Aber auch da merkte ich recht schnell, dass das Fehlen einer Kreditkarte auch nur einer von mehreren Mängeln an mir war; denn nach langer Zeit bin ich mal wieder zu jung für etwas. Aber wenigstens lässt sich der „Türsteher“ der Autovermietung mit einer „Junge- Fahrer- Pauschale“ bestechen. Trotzdem kam ich irgendwie nicht um die Frage herum, warum Opa Herbert mit 73 Jahren, sechs Dioptrien auf dem einen und grauem Star auf dem anderen Auge, Nackenstarre und Sekundenschlaf-Problemen eher einen Transporter fahren dürfe als ich. Aber nun gut, ich will den Sprinter ja auch gar nicht fahren, also alles halb so wild - ja, wenn man den Millionär ist! Denn, wenn man sich ehrlich eingesteht, dass man alles, was nur 2cm größer als ein Polo ist, nicht fahren will/kann/möchte, dann hat Ehrlichkeit auch wieder ihren Preis. Also noch einmal 5€ oben drauf, da ich einen Chauffeur („Zweitfahrer“) angeheuert habe, ich kleines Luxusweibchen.
Am Ende ist der Transporter dann aber gebucht und bezahlt, die Wohnung weitervermietet und der halbe Umzug aus verblendet optimistischer Sicht damit geschafft.

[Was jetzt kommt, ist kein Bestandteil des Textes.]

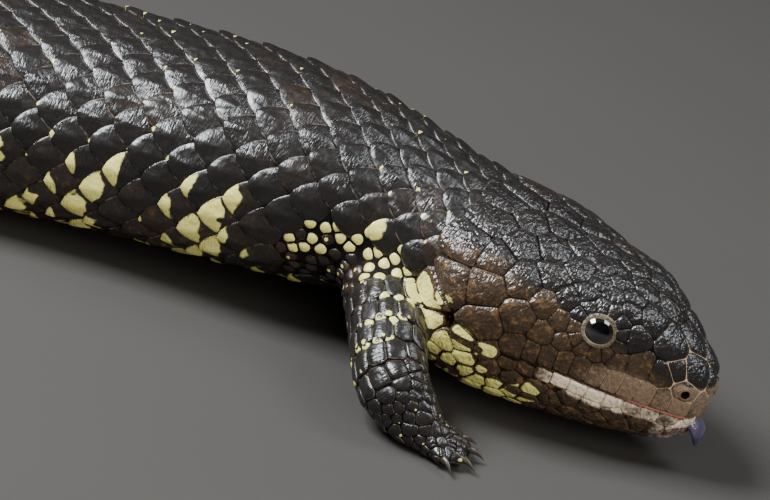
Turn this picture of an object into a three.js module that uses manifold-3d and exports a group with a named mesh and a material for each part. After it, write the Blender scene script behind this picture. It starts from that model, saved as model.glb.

Mit einem zufriedenen Seufzer ließ ich mich auf mein Bett fallen, das einen komischen Laut zwischen erstickendem Meerschweinchen und quersitzendem Furz machte und dann in sich zusammenbrach. Damit wäre dann also noch ein Punkt auf meine To- Do- Liste hinzugekommen: Auf, auf zu IKEA für mehr Spanholzplatten!